Archbishop John Nienstedt has weighed in on the international flap involving Pope Benedict XVI and the alleged coverup of sexual abuse by priests, defending the pope but decrying sexual abuse of any kind.
In the current issue of the Catholic Spirit, the newspaper of the Archdiocese of St. Paul and Minneapolis, Nienstedt says “sexual molestation of any kind is indefensible. It is a sin that cries out for forgiveness. We can perhaps never apologize enough for what has taken place.
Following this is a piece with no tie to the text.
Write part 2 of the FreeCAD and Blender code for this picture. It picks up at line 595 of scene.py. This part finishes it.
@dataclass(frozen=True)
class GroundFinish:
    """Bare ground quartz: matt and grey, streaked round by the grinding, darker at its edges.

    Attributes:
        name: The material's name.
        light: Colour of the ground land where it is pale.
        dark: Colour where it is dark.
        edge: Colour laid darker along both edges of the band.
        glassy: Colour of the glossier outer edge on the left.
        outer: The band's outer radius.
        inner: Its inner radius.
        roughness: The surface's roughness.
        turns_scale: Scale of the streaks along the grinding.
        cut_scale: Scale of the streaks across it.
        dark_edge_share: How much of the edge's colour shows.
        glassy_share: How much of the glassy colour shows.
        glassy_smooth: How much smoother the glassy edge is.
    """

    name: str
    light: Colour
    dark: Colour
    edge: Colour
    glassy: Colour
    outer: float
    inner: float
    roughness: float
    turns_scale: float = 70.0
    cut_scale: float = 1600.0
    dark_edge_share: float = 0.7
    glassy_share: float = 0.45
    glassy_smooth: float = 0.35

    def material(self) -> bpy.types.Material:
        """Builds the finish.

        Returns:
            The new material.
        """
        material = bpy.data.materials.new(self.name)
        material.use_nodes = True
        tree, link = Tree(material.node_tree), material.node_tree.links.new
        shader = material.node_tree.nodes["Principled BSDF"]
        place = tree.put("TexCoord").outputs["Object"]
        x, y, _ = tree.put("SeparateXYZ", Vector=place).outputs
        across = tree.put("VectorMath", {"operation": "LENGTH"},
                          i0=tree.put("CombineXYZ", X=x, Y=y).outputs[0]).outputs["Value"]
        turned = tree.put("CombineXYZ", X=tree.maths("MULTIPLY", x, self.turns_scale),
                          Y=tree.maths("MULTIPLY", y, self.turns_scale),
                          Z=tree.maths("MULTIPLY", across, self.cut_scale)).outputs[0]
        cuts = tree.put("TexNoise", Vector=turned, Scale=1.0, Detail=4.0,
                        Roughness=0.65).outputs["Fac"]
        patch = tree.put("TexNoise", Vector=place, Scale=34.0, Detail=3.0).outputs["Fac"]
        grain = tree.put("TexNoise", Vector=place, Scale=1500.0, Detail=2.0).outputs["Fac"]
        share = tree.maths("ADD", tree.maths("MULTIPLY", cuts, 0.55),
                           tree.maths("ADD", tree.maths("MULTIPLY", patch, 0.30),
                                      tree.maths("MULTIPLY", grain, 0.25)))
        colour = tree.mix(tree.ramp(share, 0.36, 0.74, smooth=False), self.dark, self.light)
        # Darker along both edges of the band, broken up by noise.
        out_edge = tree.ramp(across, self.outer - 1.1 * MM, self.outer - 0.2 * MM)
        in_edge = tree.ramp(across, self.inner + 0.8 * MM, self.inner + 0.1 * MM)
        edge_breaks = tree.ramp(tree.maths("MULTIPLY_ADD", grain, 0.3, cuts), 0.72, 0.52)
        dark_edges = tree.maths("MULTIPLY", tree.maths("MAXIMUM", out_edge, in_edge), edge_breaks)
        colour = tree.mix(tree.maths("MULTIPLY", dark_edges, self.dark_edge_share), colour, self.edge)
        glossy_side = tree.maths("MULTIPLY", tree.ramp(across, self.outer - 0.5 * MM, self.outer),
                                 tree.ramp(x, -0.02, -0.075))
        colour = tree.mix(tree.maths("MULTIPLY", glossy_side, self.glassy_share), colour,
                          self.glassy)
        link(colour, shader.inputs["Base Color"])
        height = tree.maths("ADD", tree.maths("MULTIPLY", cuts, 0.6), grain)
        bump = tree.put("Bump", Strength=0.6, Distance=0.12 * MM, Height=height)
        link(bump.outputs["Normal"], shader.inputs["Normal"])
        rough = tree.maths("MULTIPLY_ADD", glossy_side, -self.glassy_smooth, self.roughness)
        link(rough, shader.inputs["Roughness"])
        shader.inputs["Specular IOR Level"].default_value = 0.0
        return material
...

We must direct ourselves to the healing of the victims.”
Attacks on the pope, though, are off-base, he said:
“[R]ecent attempts to insinuate the involvement of Pope Benedict XVI with all this are, to my mind, both misguided and unfair.
“As New York’s Archbishop Timothy Dolan has pointed out, no one was more helpful to the American hierarchy, and the church at large, in 2002 than Cardinal Ratzinger [who is now Pope Benedict].
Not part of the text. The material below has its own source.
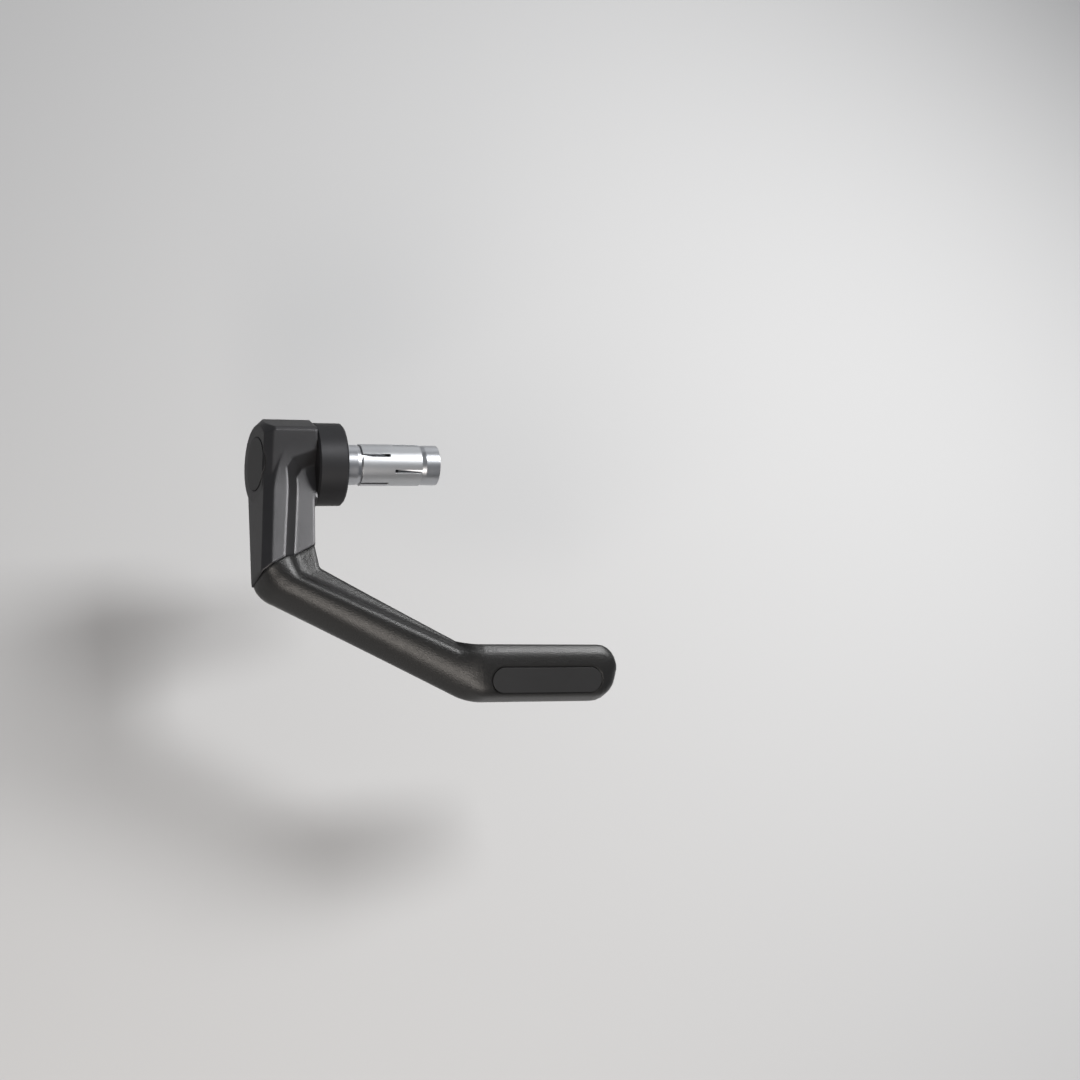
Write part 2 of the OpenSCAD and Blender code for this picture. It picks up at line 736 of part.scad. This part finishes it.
module mount_screw() {
    color("#1b1b1d")
        difference() {
            union() {
                on_bar(head_x - screw_head_h, head_x, screw_head_r);
                on_bar(head_x - eps, nut_x + nut_len - 1, screw_r);
            }
            translate([head_x - screw_head_h - 1, 0, 0])
                rotate([0, 90, 0])
                    cylinder(h = screw_head_h / 2 + 1, r = screw_key / sqrt(3), $fn = 6);
        }
}

module spacer_ring() {
    c = spacer_chamfer;
    color("#3b3c3f")
        difference() {
            union() {
                on_bar(-neck_in, -neck_in + c, spacer_r - c, spacer_r);
                on_bar(-neck_in + c, -c, spacer_r);
                on_bar(-c, 0, spacer_r, spacer_r - c);
                on_bar(-neck_in - spigot_h, -neck_in + 1, spigot_r);
            }
            on_bar(-60, 60, screw_r + screw_clear);
            on_bar(-seat_deep, 1, cone_r + 0.15);
        }
}

module cone_front() {
    color("#9a9ca0")
        difference() {
            union() {
                on_bar(-seat_deep, cone_x, cone_r);
                on_bar(cone_x, cone_x + cone_len, cone_r, cone_small);
            }
            on_bar(-10, 60, screw_r + screw_clear);
        }
}

module cone_nut() {
    color("#9a9ca0")
        difference() {
            union() {
                on_bar(nut_x, nut_x + nut_len, cone_r);
                on_bar(nut_x - cone_len, nut_x, cone_small, cone_r);
            }
            on_bar(-10, 80, screw_r + 0.05);
        }
}

module collet() {
    x0 = collet_in;
    x1 = collet_in + collet_len;
    grow = tan(cone_angle);
    slot_len = (collet_len - collet_band) / 2;
    color("#b9bbbf")
        difference() {
            on_bar(x0, x1, bar_bore_r - collet_gap);
            on_bar(x0 - 1, x1 + 1, bar_bore_r - collet_gap - collet_wall - 0.6);
            on_bar(x0 - 1, cone_x + cone_len, cone_r + cone_gap - (x0 - 1 - cone_x) * grow, cone_small + cone_gap);
            on_bar(nut_x - cone_len, x1 + 1, cone_small + cone_gap, cone_r + cone_gap - (nut_x - x1 - 1) * grow);
            for (i = [0 : slots - 1]) {
                rotate([i * 360 / slots, 0, 0])
                    translate([x0 - 1, -slot_w / 2, 0])
                        cube([slot_len + 1, slot_w, bar_bore_r + 1]);
                rotate([(i + 0.5) * 360 / slots, 0, 0])
                    translate([x1 - slot_len, -slot_w / 2, 0])
                        cube([slot_len + 1, slot_w, bar_bore_r + 1]);
            }
        }
}

guard_bracket();
guard_bow();
bow_inserts();
bow_screws();
badge();
end_cap();
cap_ring();
mount_washer();
mount_screw();
spacer_ring();
cone_front();
cone_nut();
collet();
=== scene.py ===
# %% [markdown]
# # A brake lever guard
# A motorcycle racer screws this guard into the open end of the handlebar. A short cast arm reaches
# forward from the bar, and a moulded bow runs inboard in front of the brake lever, so that a touch
# from another machine cannot pull the lever. The CAD model already has every shape in its true size.
# Here it gets its finishes, a few fine surface details, soft light and the camera of the photograph.

# %% Load the frame
from math import cos, sin, tau
import bpy
from mathutils import Matrix, Vector


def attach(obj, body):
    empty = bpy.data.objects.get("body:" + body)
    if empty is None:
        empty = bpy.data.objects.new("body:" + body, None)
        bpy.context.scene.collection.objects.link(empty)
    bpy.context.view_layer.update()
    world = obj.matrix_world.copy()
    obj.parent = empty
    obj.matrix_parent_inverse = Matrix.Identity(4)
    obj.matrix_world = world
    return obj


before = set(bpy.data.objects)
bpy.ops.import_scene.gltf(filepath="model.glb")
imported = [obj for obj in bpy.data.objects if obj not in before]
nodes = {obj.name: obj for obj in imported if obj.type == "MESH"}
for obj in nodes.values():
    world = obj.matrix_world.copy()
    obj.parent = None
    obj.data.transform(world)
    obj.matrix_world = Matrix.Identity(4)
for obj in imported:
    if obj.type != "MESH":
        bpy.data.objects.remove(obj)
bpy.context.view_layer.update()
print("nodes:", sorted(nodes))

# %% [markdown]
# ## Camera
# The picture looks down on the guard from the outer side, a little ahead of the bar. Three directions
# fix a camera: where its right side, its top and its back point. A 45 mm lens on a 36 mm sensor gives
# the mild perspective of a product picture taken from about 60 cm away.

# %% Camera
RIGHT = Vector((0.92711, -0.16882, 0.33461))
TOP = Vector((0.0125, 0.90624, 0.42259))
BACK = Vector((-0.37458, -0.3876, 0.84229))
PLACE = Vector((-0.13643, -0.26555, 0.49792))
LENS, SENSOR = 45, 36  # mm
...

“He understood the depths of the crisis facing the American church at the time, and he helped provide the canonical assistance we needed in order to address the terrible scourge of sexual abuse in the “Charter for the Protection of Children and Young People.”
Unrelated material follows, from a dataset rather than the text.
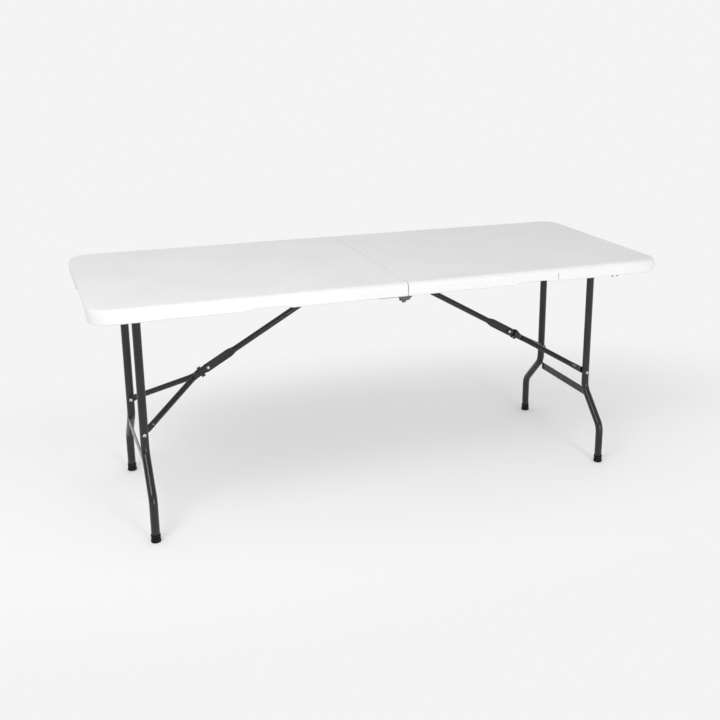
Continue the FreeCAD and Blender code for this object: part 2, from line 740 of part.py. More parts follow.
def cross_stay(name, side, legs):
    """The flat strip welded between the two legs, outward of their centre line."""
    blank = doc.addObject("Part::Box", f"{name}_stay_blank")
    inward = S["stay_set_out"] - S["stay_thickness"] / 2
    x = S["pivot_x"] + inward if side > 0 else -(S["pivot_x"] + inward + S["stay_thickness"])
    bind(blank, Length=S["stay_thickness"], Width=2 * S["leg_offset"], Height=S["stay_height"])
    put(blank, x, -S["leg_offset"], S["stay_level"] - S["stay_height"] / 2)
    bars = []
    for leg, face in legs:
        bar = upright(f"{leg.Label}_room", S["leg_diameter"] / 2, 3 * S["stay_height"], side * S["pivot_x"],
                      face * S["leg_offset"], S["stay_level"] - 1.5 * S["stay_height"])
        bars.append(bar)
    trimmed = cut(f"{name}_stay_trimmed", blank, fuse(f"{name}_stay_room", bars))
    return keep(cut(f"{name}_stay", trimmed, group(f"{name}_stay_legs", [leg for leg, _ in legs])),
                f"{name}_cross_stay")


def leg_rivets(name, side):
    """The rivets that pin the brace arms to the legs, through both walls of the tube."""
    rivets = []
    for face_name, face in FACES:
        tag = f"{name}_{face_name}_leg_rivet"
        x, level = side * S["pivot_x"], S["leg_rivet_level"]
        start = face * (leg_inner_face - S["sliding_gap"])
        length = S["leg_diameter"] + S["sliding_gap"]
        shank = cylinder(f"{tag}_shank", S["rivet_diameter"] / 2, length, x, start, level, face)
        reach = face * (S["leg_offset"] + S["leg_diameter"] / 2 - S["rivet_head_sink"])
        head = dome(f"{tag}_head", S["rivet_head"] / 2, S["rivet_head_height"], x, reach, level,
                    across(face))
        seat = upright(f"{tag}_seat", S["leg_diameter"] / 2, 3 * S["rivet_head"], x,
                       face * S["leg_offset"], level - 1.5 * S["rivet_head"])
        trimmed = cut(f"{tag}_trimmed_head", head, seat)
        rivets.append(fuse(tag, [shank, trimmed]))
    return keep(group(f"{name}_leg_rivets", rivets), f"{name}_leg_rivets")


# ---------------------------------------------------------------- folding brace


def square_wire(centre, along, width, thickness):
    """A rectangle across a direction that lies in the XY plane; width is up."""
    up = Vector(0, 0, width / 2)
    out = Vector(-along.y, along.x, 0).normalize() * (thickness / 2)
    corners = [centre + out + up, centre - out + up, centre - out - up, centre + out - up]
    edges = [Part.makeLine(corners[i], corners[(i + 1) % 4]) for i in range(4)]
    return Part.Wire(edges)


def round_wire(centre, along, radius):
    """A circle in four quarters that start where a rectangle's corners are."""
    up = Vector(0, 0, radius)
    out = Vector(-along.y, along.x, 0).normalize() * radius
    spots = []
    for eighth in range(8):
        angle = math.radians(45 + 45 * eighth)
        spots.append(centre + out * math.cos(angle) + up * math.sin(angle))
    edges = [Part.Arc(spots[2 * i], spots[2 * i + 1], spots[(2 * i + 2) % 8]).toShape() for i in range(4)]
    return Part.Wire(edges)


def brace_placement(side):
    """Local +X runs down the brace towards the leg, from an origin on the joint."""
    x, z = along_brace(side, Size.of(0))
    turn = brace_angle.value if side > 0 else 180 - brace_angle.value
    return Placement(Vector(x.value, 0, z.value), Rotation(Vector(0, 1, 0), turn))


def shaped(label, shape, side):
    """A sub-part whose form is set from the sheet's values, laid along the brace."""
    feature = doc.addObject("Part::Feature", label)
    feature.Shape = shape
    feature.Placement = brace_placement(side)
    return keep(feature, label)


def drill(shape, x, rise, diameter, reach):
    """The shape less a hole across it, along Y."""
    return shape.cut(Part.makeCylinder(diameter / 2, 2 * reach, Vector(x, -reach, rise), Vector(0, 1, 0)))


def brace_link(name, side):
    """A tube on the brace pivot whose far end is pressed flat, with a tongue past the joint."""
    size = {alias: s.value for alias, s in S.items()}
    radius, flat = size["link_diameter"] / 2, size["link_flat_width"] / 2
    thickness = size["link_flat_thickness"]
    flat_start, tail = -size["link_flat_length"], size["link_tail"]
    pivot, taper_start = -link_length.value, flat_start - size["link_taper"]
    ahead, sideways = Vector(1, 0, 0), Vector(0, 1, 0)
    outer = Part.makeCylinder(radius, taper_start - pivot, Vector(pivot, 0, 0), ahead)
    bore = Part.makeCylinder(radius - size["tube_wall"], taper_start - pivot, Vector(pivot, 0, 0), ahead)
    pivot_radius = size["brace_pivot_diameter"] / 2
    seat = Part.makeCylinder(pivot_radius, 4 * radius, Vector(pivot, -2 * radius, 0), sideways)
    round_part = outer.cut(bore).cut(seat)
    taper = Part.makeLoft([
        round_wire(Vector(taper_start, 0, 0), ahead, radius),
        square_wire(Vector(flat_start, 0, 0), ahead, 2 * flat, thickness),
    ], True, True)
    plate = Part.makeBox(tail - flat_start, thickness, 2 * flat, Vector(flat_start, -thickness / 2, -flat))

    def end_corner(edge):
        return near(edge.CenterOfMass.x, tail) and edge.Length < thickness + 0.01

    plate = plate.makeFillet(flat * size["link_tail_round"], [e for e in plate.Edges if end_corner(e)])
    half_tongue = size["link_tongue_width"] / 2
    middle = side * (size["link_tongue_top"] - half_tongue)
    tip = size["link_tongue"] - half_tongue
    tongue = Part.makeBox(tip, thickness, 2 * half_tongue, Vector(0, -thickness / 2, middle - half_tongue))
    tip_round = Part.makeCylinder(half_tongue, thickness, Vector(tip, -thickness / 2, middle), sideways)
    link = round_part.fuse([taper, plate, tongue, tip_round]).removeSplitter()
    link = drill(link, 0, 0, size["rivet_diameter"], thickness)
    link = drill(link, -size["link_rivet_back"], side * size["link_rivet_rise"],
                 size["small_rivet_diameter"], thickness)
    return shaped(f"{name}_brace_link", link, side)


def brace_arm(name, side, face_name, face):
    """A tube pressed flat at both ends: beside the link at one, beside a leg at the other."""
    size = {alias: s.value for alias, s in S.items()}
    flat, thickness = size["arm_flat_width"], size["arm_flat_thickness"]
    near_y = size["link_flat_thickness"] / 2 + size["sliding_gap"] + thickness / 2
    far_y = leg_inner_face.value - size["leg_gap"] - thickness / 2
    foot_start = arm_length.value - size["arm_foot"]
    start = Vector(size["arm_straight"], face * near_y, 0)
    end = Vector(foot_start, face * far_y, 0)
    slant = (end - start).normalize()
    ahead = Vector(1, 0, 0)
    radius = size["arm_diameter"] / 2
    tube_start = start + slant * size["arm_taper"]
    tube_end = end - slant * size["arm_taper"]

    def plate(x0, x1, y):
        return Part.makeBox(x1 - x0, thickness, flat, Vector(x0, y - thickness / 2, -flat / 2))

    def round_end(x, y):
        return Part.makeCylinder(flat / 2, thickness, Vector(x, y - thickness / 2, 0), Vector(0, 1, 0))

    foot_round = arm_length.value + size["arm_foot_tail"] - flat / 2
    head_loft = [square_wire(start, ahead, flat, thickness), round_wire(tube_start, slant, radius)]
    foot_loft = [round_wire(tube_end, slant, radius), square_wire(end, ahead, flat, thickness)]
    solids = [
        plate(0, start.x, face * near_y).fuse(round_end(0, face * near_y)),
        Part.makeLoft(head_loft, True, True),
        Part.makeCylinder(radius, (tube_end - tube_start).Length, tube_start, slant),
        Part.makeLoft(foot_loft, True, True),
        plate(end.x, foot_round, face * far_y),
        round_end(foot_round, face * far_y),
    ]
    arm = solids[0].fuse(solids[1:]).removeSplitter()
    arm = drill(arm, 0, 0, size["rivet_diameter"] + 2 * size["running_clearance"], 2 * near_y)
    return shaped(f"{name}_{face_name}_brace_arm", arm, side)


def joint_rivet(name, side):
    """The rivet through the link and both arms."""
    x, z = along_brace(side, Size.of(0))
    reach = S["link_flat_thickness"] / 2 + 2 * S["sliding_gap"] + S["arm_flat_thickness"]
    tag = f"{name}_joint_rivet"
    shank = cylinder(f"{tag}_shank", S["rivet_diameter"] / 2, 2 * reach, x, -reach, z)
    heads = [dome(f"{tag}_{face_name}_head", S["rivet_head"] / 2, S["rivet_head_height"], x,
                  face * reach, z, across(face)) for face_name, face in FACES]
    return keep(fuse(tag, [shank] + heads), tag)


def link_rivet(name, side):
    """The small rivet in the link's pressed part that stops the ring."""
    x, z = along_brace(side, -S["link_rivet_back"])
    x = x + side * S["link_rivet_rise"] * brace_rise / brace_length
    z = z + S["link_rivet_rise"] * brace_run / brace_length
    reach = S["link_flat_thickness"] / 2
    tag = f"{name}_link_rivet"
    shank = cylinder(f"{tag}_shank", S["small_rivet_diameter"] / 2, 2 * reach, x, -reach, z)
    heads = [dome(f"{tag}_{face_name}_head", S["small_rivet_head"] / 2, S["small_rivet_height"], x,
                  face * reach, z, across(face)) for face_name, face in FACES]
    return keep(fuse(tag, [shank] + heads), tag)


def arm_rivets(name, side):
    """The leg rivets' heads on the inner faces of the arms."""
    far_face = leg_inner_face - S["leg_gap"] - S["arm_flat_thickness"]
    x, z = along_brace(side, arm_length)
    heads = [dome(f"{name}_{face_name}_arm_head", S["rivet_head"] / 2, S["rivet_head_height"], x,
                  face * far_face, z, across(-face)) for face_name, face in FACES]
    return keep(group(f"{name}_arm_heads", heads), f"{name}_arm_rivets")


def lock_ring(name, side):
    """The loop that slides over the joint and keeps link and arms in line."""
    size = {alias: s.value for alias, s in S.items()}
    half_height = size["link_flat_width"] / 2 + size["ring_play"]
    half_across = size["link_diameter"] / 2 + size["ring_play"]
    wall, length = size["ring_wall"], size["ring_length"]
    start = size["ring_centre"] - length / 2

    def block(across_y, up_z, radius):
        box = Part.makeBox(length, 2 * across_y, 2 * up_z, Vector(start, -across_y, -up_z))
        middle = start + length / 2
        return box.makeFillet(radius, [e for e in box.Edges if near(e.CenterOfMass.x, middle)])

    inner_radius = wall / 2
    ring = block(half_across + wall, half_height + wall, inner_radius + wall)
    ring = ring.cut(block(half_across, half_height, inner_radius))
    return shaped(f"{name}_lock_ring", ring, side)


# ---------------------------------------------------------------- assembly

for side_name, side_sign in SIDES:
    top_half(side_name, side_sign)
    for edge_name, edge_sign in FACES:
        side_rail(side_name, side_sign, edge_name, edge_sign)
        hinge_leaf(side_name, side_sign, edge_name, edge_sign)
    rail_screws(side_name, side_sign)
    leg_seat, brace_seat = pivot_seats()
    pivot_bushes(side_name, side_sign, "leg_pivot", leg_seat)
    pivot_bushes(side_name, side_sign, "brace_pivot", brace_seat)
    leg_pivot = tube(f"{side_name}_pivot", S["pivot_diameter"], side_sign * S["pivot_x"], pivot_level,
                     pivot_reach)
    keep(leg_pivot, f"{side_name}_leg_pivot_tube")
    pair = []
    for edge_name, edge_sign in FACES:
        pair.append((leg_tube(side_name, side_sign, edge_name, edge_sign), edge_sign))
    cross_stay(side_name, side_sign, pair)
    for edge_name, edge_sign in FACES:
        foot_cap(side_name, side_sign, edge_name, edge_sign)
    leg_rivets(side_name, side_sign)
    brace_pivot = tube(f"{side_name}_brace_pivot", S["brace_pivot_diameter"], side_sign * S["brace_pivot_x"],
                       brace_pivot_level, pivot_reach)
    keep(brace_pivot, f"{side_name}_brace_pivot_tube")
    brace_link(side_name, side_sign)
    link_rivet(side_name, side_sign)
    joint_rivet(side_name, side_sign)
    for edge_name, edge_sign in FACES:
        brace_arm(side_name, side_sign, edge_name, edge_sign)
    arm_rivets(side_name, side_sign)
    lock_ring(side_name, side_sign)

for edge_name, edge_sign in FACES:
    hinge_pin(edge_name, edge_sign)
locating_studs()
doc.recompute()

# ---------------------------------------------------------------- check and write

for obj in doc.Objects:
    if "Invalid" in obj.State or "Error" in obj.State:
        raise RuntimeError(f"{obj.Label} is in state {obj.State}")
for node in nodes:
    if node.Shape.isNull() or not node.Shape.isValid():
        raise RuntimeError(f"{node.Label} has no valid shape")

os.makedirs("parts", exist_ok=True)
for node in nodes:
    node.Shape.exportStep(f"parts/{node.Label}.step")
print(f"{len(nodes)} nodes written")
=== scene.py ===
"""A folding table: two moulded halves on folding tubular legs, dressed for a plain studio.

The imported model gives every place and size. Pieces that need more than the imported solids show
are modelled again here, in metres and in the same frame, and stand in for their nodes.
"""

import json
import logging
import math
from dataclasses import dataclass, field
from enum import Enum
from typing import Callable, Iterable, Sequence

import bmesh
import bpy
from mathutils import Matrix, Vector


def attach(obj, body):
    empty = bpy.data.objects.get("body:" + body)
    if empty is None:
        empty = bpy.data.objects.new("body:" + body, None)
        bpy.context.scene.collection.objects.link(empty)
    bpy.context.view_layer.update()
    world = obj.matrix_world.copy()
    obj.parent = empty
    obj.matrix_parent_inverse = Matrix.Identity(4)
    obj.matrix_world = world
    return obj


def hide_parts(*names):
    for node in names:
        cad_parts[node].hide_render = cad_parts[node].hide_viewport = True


logging.basicConfig(level=logging.INFO, format="%(message)s")
LOG = logging.getLogger("folding_table")

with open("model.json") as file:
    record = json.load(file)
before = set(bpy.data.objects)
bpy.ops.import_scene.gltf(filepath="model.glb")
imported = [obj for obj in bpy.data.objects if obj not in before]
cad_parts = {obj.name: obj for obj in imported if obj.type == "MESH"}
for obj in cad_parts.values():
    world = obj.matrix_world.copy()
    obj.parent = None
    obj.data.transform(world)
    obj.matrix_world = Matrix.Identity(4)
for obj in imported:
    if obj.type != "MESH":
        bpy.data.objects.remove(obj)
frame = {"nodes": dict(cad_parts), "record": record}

SIDES = (("left", -1), ("right", 1))
FACES = (("front", -1), ("back", 1))
ALONG = Vector((1, 0, 0))
ACROSS = Vector((0, 1, 0))
UP = Vector((0, 0, 1))

# How close, in metres, points are to be merged, to lie on a cut, to lie on a level, and to lie on
# a level that a rounding has touched.
MERGE = 1e-7
ON_CUT = 1e-6
ON_LEVEL = 1e-5
LOOSE = 1e-4


# ---------------------------------------------------------------- finishes


class Slot(Enum):
    """The record's material slots."""

    MOULDED = "moulded_plastic"
    COATED = "coated_steel"
    RAIL = "rail_steel"
    ZINC = "zinc_rivet"
    HINGE = "hinge_steel"
    RUBBER = "foot_rubber"
    NYLON = "black_plastic"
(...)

Nienstedt notes a report by the John Jay College of Criminal Justice that says: “[T]he height of reported sexual abuse cases by priests occurred during the 1960s and 1970s. This clergy abuse was concurrent with the so-called ‘sexual revolution,’ resulting in a high incidence of sexual promiscuity, divorce and drug use within our culture.”
But he says that since 2002, the Catholic Church “has worked harder than any other organization that I can think of to put into place measures to protect young people as well as to reach out to former victims.”
He said Catholic dioceses in the United States have invested more than $21 million for child protection efforts, and the Twin Cities diocese has conducted more than 76,000 background checks along with safe environment training for 13,000 church employees and 30,000 volunteers.
“These efforts are causing a cultural change in our Church which will permeate other areas of society. Last week, the 2009 Annual Report of the Charter’s Implementation reported that allegations of abuse were down by 30% in that year and the great majority of the cases submitted were several decades old.”